PROBLEM DETAILS:
Your task is to repeat only the lines from the one with "document.recompute()" through the one with "obj.parent = None", exactly as they stand, both ends included.

MATERIALS PROVIDED:
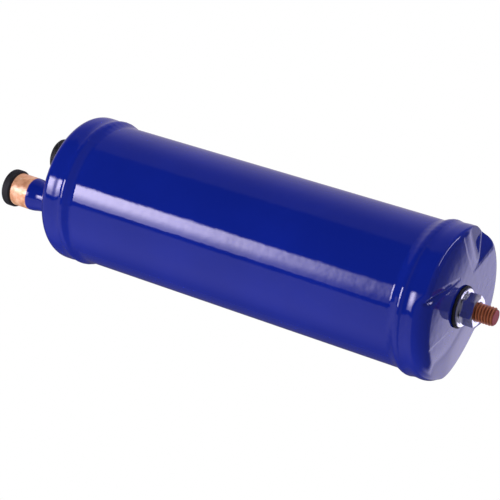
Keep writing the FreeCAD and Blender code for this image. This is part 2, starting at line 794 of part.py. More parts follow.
pieces = [
    make_shell(),
    make_top_cap(),
    make_bottom_cap(),
    make_weld_bead("top_weld_bead", top_down),
    make_weld_bead("bottom_weld_bead", bottom_up),
    make_inlet_tube(),
    make_outlet_u_tube(),
    make_braze_ring("inlet_braze_ring", "-" + STUB_OFFSET),
    make_braze_ring("outlet_braze_ring", STUB_OFFSET),
    make_baffle(),
    make_steady_strap(),
    *make_oil_pickup(),
    *make_stud(),
    *make_washers(),
    make_nut(),
    make_plug("inlet_plug", "-" + STUB_OFFSET),
    make_plug("outlet_plug", STUB_OFFSET),
]
document.recompute()

for item in document.Objects:
    if "Invalid" in item.State or "Error" in item.State:
        raise RuntimeError("%s failed: %s" % (item.Label, item.State))
for piece in pieces:
    if piece.Shape.isNull() or not piece.Shape.isValid() or not piece.Shape.Solids:
        raise RuntimeError(piece.Label + " has no valid solid")

os.makedirs("parts", exist_ok=True)
for piece in pieces:
    piece.Shape.exportStep("parts/%s.step" % piece.Label)
    print("%-20s %d solid, %.1f mm3" % (piece.Label, len(piece.Shape.Solids), piece.Shape.Volume))
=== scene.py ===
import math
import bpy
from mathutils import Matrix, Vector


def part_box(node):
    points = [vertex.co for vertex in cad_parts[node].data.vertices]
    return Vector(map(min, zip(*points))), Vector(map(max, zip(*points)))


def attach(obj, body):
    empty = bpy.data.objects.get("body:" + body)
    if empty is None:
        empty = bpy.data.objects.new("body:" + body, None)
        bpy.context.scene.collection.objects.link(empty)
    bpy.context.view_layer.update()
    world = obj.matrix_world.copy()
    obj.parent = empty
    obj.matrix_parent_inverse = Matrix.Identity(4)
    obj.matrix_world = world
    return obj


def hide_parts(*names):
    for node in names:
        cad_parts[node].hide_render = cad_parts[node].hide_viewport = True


bl_info = {
    "name": "Suction accumulator",
    "version": (1, 0, 0),
    "blender": (4, 5, 0),
    "location": "3D View > Sidebar > Accumulator",
    "description": "Dresses a packed suction accumulator with painted, plated and copper pieces",
    "category": "Object",
}

import bmesh
import bpy
from mathutils import Matrix, Vector, noise

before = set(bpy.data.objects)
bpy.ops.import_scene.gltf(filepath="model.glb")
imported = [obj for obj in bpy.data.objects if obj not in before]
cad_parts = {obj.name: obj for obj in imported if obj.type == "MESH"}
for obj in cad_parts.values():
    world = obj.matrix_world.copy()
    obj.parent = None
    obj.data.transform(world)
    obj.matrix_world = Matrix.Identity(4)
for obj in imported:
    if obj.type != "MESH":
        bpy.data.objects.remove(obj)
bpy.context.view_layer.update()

MM = 0.001
# Points closer than this are one point, in metres
SAME_POINT = 1e-6
# A vertex closer than this to a skin lies on it, in millimetres
SAME_SKIN = 0.02


def low(node):
    """The lowest corner of a CAD node, in millimetres."""
    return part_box(node)[0] / MM


def high(node):
    """The highest corner of a CAD node, in millimetres."""
    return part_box(node)[1] / MM


def reach(node):
    """Half the width of a round CAD node along X, in millimetres."""
    return (high(node).x - low(node).x) / 2


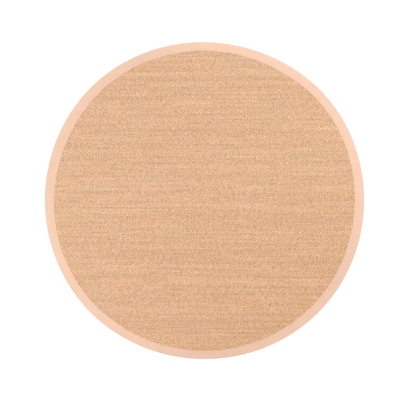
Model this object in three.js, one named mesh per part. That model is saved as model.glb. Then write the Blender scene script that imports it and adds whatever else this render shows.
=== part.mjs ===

ANSWER TO THE TASK:
document.recompute()

for item in document.Objects:
    if "Invalid" in item.State or "Error" in item.State:
        raise RuntimeError("%s failed: %s" % (item.Label, item.State))
for piece in pieces:
    if piece.Shape.isNull() or not piece.Shape.isValid() or not piece.Shape.Solids:
        raise RuntimeError(piece.Label + " has no valid solid")

os.makedirs("parts", exist_ok=True)
for piece in pieces:
    piece.Shape.exportStep("parts/%s.step" % piece.Label)
    print("%-20s %d solid, %.1f mm3" % (piece.Label, len(piece.Shape.Solids), piece.Shape.Volume))
=== scene.py ===
import math
import bpy
from mathutils import Matrix, Vector


def part_box(node):
    points = [vertex.co for vertex in cad_parts[node].data.vertices]
    return Vector(map(min, zip(*points))), Vector(map(max, zip(*points)))


def attach(obj, body):
    empty = bpy.data.objects.get("body:" + body)
    if empty is None:
        empty = bpy.data.objects.new("body:" + body, None)
        bpy.context.scene.collection.objects.link(empty)
    bpy.context.view_layer.update()
    world = obj.matrix_world.copy()
    obj.parent = empty
    obj.matrix_parent_inverse = Matrix.Identity(4)
    obj.matrix_world = world
    return obj


def hide_parts(*names):
    for node in names:
        cad_parts[node].hide_render = cad_parts[node].hide_viewport = True


bl_info = {
    "name": "Suction accumulator",
    "version": (1, 0, 0),
    "blender": (4, 5, 0),
    "location": "3D View > Sidebar > Accumulator",
    "description": "Dresses a packed suction accumulator with painted, plated and copper pieces",
    "category": "Object",
}

import bmesh
import bpy
from mathutils import Matrix, Vector, noise

before = set(bpy.data.objects)
bpy.ops.import_scene.gltf(filepath="model.glb")
imported = [obj for obj in bpy.data.objects if obj not in before]
cad_parts = {obj.name: obj for obj in imported if obj.type == "MESH"}
for obj in cad_parts.values():
    world = obj.matrix_world.copy()
    obj.parent = None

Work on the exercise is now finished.